⟨

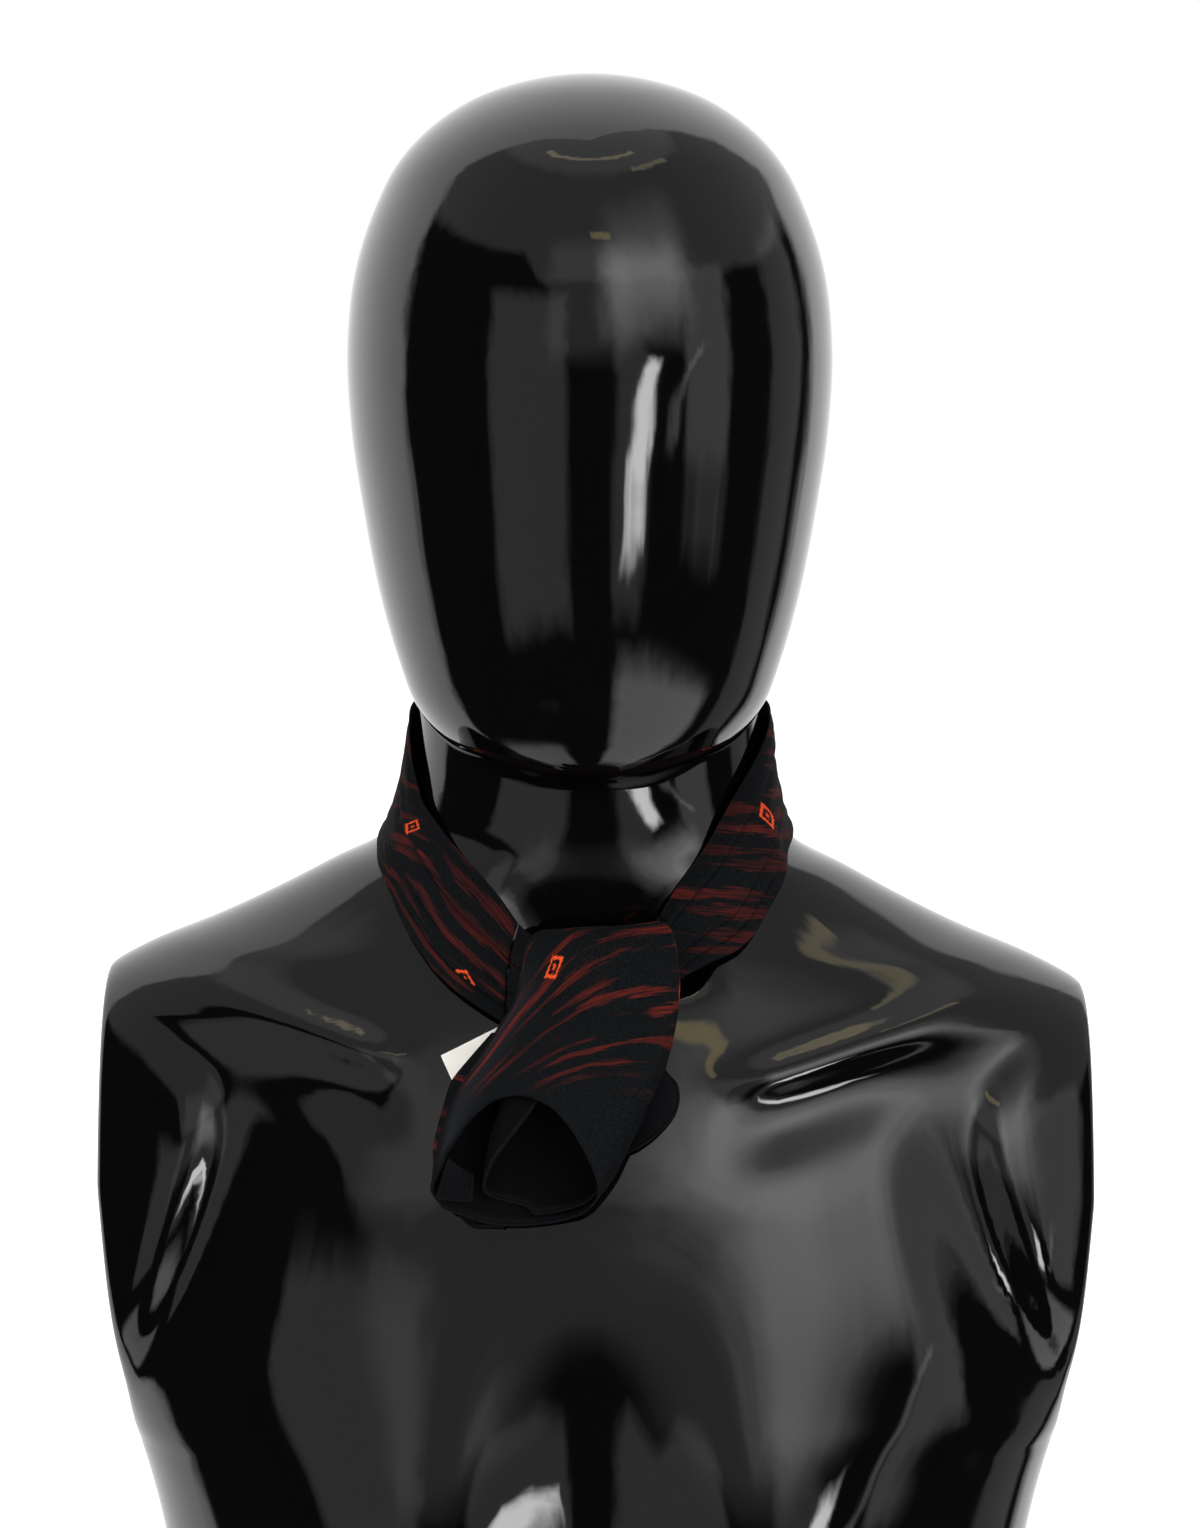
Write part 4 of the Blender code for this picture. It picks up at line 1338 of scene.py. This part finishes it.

⟩
⟨

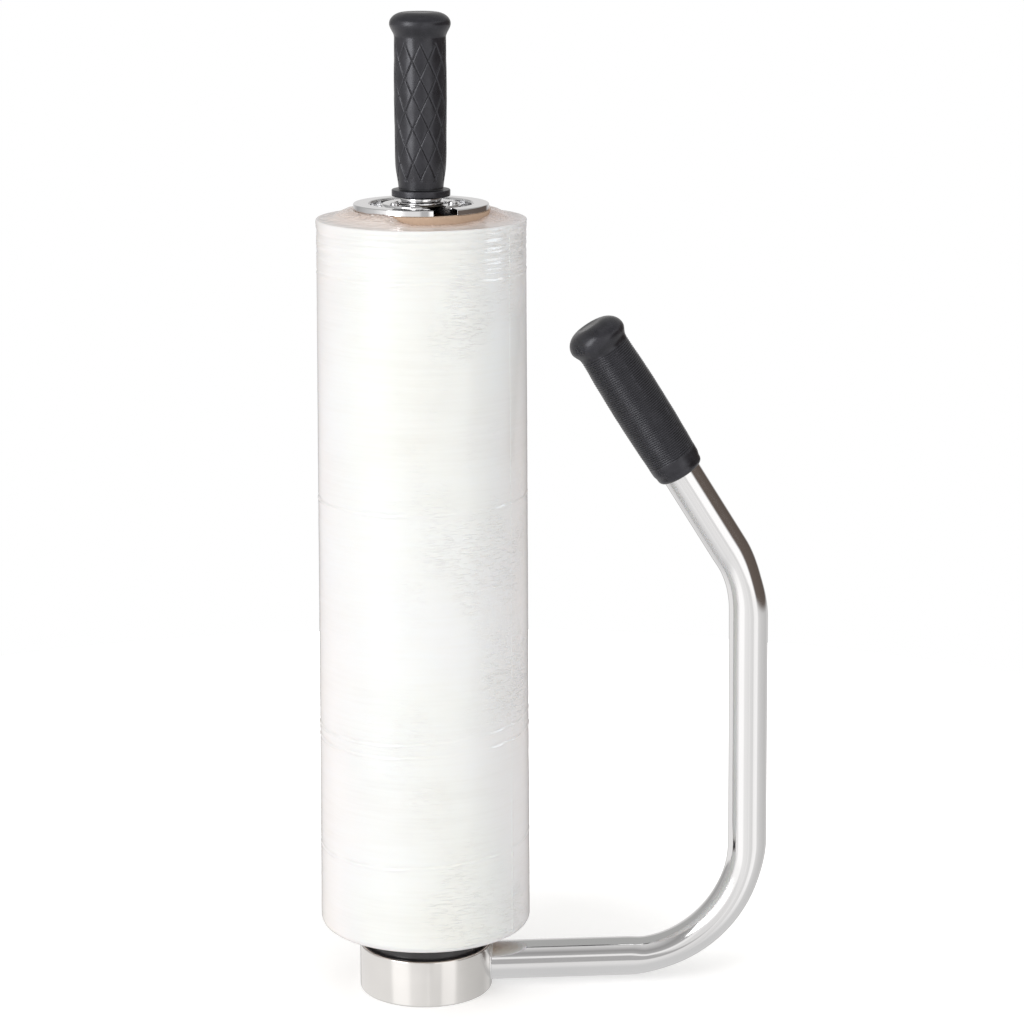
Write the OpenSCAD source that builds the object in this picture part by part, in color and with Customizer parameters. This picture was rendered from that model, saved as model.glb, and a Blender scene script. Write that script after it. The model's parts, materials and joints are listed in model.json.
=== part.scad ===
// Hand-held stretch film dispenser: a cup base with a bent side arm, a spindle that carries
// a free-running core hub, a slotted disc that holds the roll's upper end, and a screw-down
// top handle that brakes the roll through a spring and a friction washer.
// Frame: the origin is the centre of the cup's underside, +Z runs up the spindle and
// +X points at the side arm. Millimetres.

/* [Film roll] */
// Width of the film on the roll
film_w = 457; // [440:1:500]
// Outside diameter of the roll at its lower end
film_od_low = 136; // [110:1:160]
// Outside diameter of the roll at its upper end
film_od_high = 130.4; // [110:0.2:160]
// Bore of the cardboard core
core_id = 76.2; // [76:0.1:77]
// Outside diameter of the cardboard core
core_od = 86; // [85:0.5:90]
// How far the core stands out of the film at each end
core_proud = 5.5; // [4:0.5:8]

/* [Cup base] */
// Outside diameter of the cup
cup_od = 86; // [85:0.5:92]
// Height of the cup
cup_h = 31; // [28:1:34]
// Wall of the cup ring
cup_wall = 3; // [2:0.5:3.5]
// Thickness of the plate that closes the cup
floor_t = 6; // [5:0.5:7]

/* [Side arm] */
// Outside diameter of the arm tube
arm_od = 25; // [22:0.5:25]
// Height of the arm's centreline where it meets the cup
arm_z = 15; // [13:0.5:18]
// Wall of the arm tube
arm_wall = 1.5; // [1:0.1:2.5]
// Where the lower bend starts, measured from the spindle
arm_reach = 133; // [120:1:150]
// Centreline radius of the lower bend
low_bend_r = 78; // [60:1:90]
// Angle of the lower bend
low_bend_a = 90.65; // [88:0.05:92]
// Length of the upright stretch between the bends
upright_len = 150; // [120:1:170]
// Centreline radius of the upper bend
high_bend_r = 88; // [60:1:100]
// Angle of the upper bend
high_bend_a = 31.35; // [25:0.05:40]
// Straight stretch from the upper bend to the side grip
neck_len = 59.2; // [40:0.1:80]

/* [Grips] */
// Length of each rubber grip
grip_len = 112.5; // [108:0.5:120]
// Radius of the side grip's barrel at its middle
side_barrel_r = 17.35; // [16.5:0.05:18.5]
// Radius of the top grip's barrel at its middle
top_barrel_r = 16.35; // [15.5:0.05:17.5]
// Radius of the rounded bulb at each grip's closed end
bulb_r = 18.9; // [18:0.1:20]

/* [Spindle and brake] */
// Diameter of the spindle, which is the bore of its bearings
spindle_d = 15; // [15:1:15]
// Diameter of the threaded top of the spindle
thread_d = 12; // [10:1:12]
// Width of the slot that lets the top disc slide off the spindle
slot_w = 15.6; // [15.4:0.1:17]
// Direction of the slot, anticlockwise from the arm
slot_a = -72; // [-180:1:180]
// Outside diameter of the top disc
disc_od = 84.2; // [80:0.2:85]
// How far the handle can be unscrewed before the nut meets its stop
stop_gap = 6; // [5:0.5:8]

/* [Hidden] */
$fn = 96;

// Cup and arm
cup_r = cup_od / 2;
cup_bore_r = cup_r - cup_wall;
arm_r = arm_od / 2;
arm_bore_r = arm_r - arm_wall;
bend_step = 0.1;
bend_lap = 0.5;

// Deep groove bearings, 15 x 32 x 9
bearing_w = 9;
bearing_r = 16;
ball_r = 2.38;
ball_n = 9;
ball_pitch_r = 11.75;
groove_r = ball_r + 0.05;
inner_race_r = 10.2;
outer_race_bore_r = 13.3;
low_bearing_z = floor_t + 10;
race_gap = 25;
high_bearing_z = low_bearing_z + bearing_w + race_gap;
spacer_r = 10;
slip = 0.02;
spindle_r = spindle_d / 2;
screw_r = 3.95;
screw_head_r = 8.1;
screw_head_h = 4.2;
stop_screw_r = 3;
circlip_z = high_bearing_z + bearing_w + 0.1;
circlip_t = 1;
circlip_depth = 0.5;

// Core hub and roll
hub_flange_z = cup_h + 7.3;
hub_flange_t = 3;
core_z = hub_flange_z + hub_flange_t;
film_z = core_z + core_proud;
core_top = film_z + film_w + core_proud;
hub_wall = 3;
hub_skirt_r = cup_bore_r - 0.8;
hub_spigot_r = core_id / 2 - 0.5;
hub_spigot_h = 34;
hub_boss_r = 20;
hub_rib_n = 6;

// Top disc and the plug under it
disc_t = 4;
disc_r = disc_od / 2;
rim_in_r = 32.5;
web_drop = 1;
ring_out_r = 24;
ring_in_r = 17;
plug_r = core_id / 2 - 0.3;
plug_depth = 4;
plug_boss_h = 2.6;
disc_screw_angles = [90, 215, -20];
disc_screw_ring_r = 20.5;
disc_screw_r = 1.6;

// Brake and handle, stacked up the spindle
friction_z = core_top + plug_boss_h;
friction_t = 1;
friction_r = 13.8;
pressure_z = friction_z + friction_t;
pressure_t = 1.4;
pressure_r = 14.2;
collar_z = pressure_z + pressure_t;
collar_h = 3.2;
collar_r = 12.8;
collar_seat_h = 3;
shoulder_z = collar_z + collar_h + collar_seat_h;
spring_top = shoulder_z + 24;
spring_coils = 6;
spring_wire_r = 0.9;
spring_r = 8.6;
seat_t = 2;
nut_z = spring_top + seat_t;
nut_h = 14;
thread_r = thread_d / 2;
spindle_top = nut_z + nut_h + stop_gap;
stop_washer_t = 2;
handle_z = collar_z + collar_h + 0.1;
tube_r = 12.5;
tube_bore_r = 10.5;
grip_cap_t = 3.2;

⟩
⟨

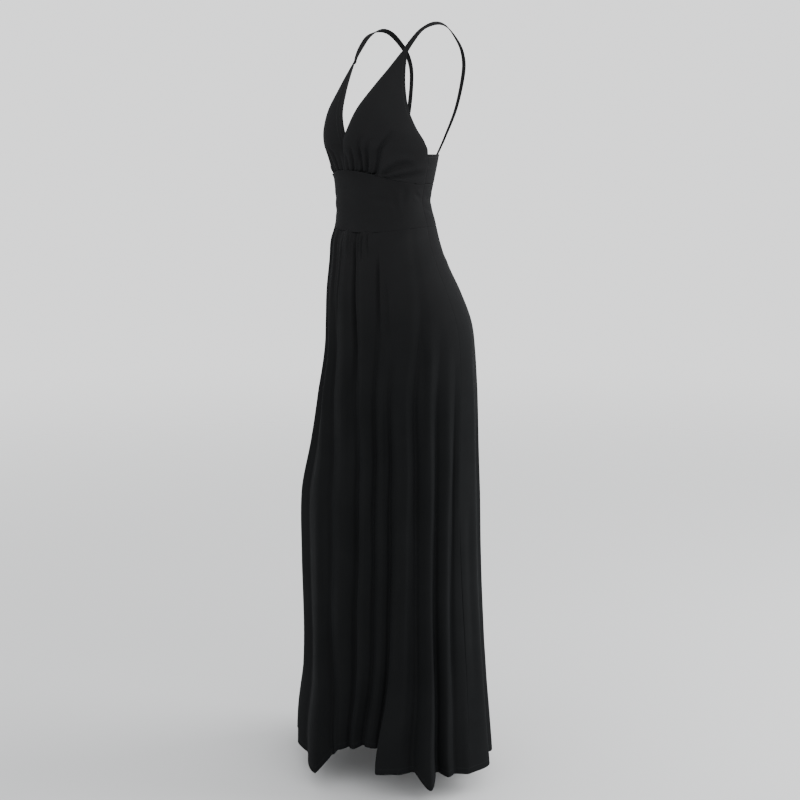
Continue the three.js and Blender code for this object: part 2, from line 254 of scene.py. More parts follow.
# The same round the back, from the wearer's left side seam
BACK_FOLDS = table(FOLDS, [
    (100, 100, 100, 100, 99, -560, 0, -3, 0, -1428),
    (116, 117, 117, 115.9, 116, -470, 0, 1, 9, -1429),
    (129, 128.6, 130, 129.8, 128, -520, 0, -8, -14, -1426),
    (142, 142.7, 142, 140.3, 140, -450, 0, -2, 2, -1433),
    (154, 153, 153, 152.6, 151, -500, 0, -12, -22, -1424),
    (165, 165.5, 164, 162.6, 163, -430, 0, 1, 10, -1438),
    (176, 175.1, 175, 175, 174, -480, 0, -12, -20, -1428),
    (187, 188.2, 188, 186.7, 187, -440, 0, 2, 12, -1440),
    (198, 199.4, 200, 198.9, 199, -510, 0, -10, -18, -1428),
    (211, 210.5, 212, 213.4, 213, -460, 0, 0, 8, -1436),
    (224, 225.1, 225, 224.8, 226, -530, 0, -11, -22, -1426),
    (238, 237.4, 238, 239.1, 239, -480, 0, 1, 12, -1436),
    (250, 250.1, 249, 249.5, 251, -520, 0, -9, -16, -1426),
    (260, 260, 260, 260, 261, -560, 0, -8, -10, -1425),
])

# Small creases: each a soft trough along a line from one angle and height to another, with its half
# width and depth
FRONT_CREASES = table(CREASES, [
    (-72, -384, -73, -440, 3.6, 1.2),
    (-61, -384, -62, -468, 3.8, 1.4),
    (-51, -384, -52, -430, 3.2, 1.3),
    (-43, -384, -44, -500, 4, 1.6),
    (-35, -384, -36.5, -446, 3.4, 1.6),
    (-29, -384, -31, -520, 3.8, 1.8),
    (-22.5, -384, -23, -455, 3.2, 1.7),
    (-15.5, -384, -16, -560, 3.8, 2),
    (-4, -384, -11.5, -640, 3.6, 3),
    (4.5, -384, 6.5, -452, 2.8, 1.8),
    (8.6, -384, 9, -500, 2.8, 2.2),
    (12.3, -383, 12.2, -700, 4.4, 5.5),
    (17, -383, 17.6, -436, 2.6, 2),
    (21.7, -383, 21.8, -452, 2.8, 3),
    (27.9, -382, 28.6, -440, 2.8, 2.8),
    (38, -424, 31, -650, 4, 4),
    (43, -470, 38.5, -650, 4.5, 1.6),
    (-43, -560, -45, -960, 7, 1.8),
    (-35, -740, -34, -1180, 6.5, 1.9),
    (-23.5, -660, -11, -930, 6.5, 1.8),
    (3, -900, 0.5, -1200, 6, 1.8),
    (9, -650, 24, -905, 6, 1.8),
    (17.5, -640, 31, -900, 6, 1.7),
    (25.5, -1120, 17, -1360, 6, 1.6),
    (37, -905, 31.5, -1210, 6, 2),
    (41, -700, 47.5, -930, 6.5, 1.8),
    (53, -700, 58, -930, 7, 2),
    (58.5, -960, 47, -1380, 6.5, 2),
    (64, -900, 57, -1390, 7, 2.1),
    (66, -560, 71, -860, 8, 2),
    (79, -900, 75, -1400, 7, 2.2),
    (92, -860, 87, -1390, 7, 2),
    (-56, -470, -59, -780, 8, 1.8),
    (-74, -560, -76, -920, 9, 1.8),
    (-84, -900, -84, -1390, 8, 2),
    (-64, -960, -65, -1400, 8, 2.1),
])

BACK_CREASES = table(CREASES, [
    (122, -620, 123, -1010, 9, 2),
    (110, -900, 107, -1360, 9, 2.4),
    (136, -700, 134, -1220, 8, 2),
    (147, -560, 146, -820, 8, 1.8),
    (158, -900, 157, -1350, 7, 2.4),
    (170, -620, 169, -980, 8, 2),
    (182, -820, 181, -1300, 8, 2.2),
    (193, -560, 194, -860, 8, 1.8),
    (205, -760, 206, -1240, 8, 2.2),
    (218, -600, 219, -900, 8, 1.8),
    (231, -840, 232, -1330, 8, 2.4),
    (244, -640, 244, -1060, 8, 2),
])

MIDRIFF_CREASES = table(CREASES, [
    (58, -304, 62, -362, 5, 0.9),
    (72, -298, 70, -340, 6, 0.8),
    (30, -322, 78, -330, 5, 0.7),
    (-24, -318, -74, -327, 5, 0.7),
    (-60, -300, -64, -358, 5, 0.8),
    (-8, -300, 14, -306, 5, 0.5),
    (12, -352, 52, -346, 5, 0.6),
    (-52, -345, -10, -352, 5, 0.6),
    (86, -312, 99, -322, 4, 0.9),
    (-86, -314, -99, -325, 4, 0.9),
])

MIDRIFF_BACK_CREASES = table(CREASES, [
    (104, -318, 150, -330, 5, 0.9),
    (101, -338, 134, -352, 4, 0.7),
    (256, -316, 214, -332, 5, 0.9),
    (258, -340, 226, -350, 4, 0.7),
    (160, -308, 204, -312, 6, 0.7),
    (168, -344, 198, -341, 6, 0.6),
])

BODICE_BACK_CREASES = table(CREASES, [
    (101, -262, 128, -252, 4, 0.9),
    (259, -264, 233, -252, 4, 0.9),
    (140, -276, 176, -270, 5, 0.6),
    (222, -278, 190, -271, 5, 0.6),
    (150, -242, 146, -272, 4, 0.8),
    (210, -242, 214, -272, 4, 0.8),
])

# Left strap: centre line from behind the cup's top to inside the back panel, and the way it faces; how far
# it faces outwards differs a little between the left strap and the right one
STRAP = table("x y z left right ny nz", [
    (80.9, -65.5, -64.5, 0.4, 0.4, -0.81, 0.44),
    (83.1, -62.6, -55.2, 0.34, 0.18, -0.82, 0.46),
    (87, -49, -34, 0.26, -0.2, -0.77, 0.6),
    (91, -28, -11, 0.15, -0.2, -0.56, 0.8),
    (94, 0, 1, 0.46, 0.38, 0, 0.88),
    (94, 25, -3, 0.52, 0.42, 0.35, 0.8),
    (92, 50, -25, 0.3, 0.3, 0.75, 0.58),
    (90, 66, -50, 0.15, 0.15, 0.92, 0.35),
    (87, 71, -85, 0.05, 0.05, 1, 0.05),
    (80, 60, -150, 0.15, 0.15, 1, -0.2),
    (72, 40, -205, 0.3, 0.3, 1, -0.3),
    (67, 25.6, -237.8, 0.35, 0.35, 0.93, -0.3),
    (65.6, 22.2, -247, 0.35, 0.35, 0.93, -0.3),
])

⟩

TO BE DONE ->
Identify all lines in the records above with the word "part".

PROBLEM SOLUTION ->
Write part 4 of the Blender code for this picture. It picks up at line 1338 of scene.py. This part finishes it.
Write the OpenSCAD source that builds the object in this picture part by part, in color and with Customizer parameters. This picture was rendered from that model, saved as model.glb, and a Blender scene script. Write that script after it. The model's parts, materials and joints are listed in model.json.
=== part.scad ===
Continue the three.js and Blender code for this object: part 2, from line 254 of scene.py. More parts follow.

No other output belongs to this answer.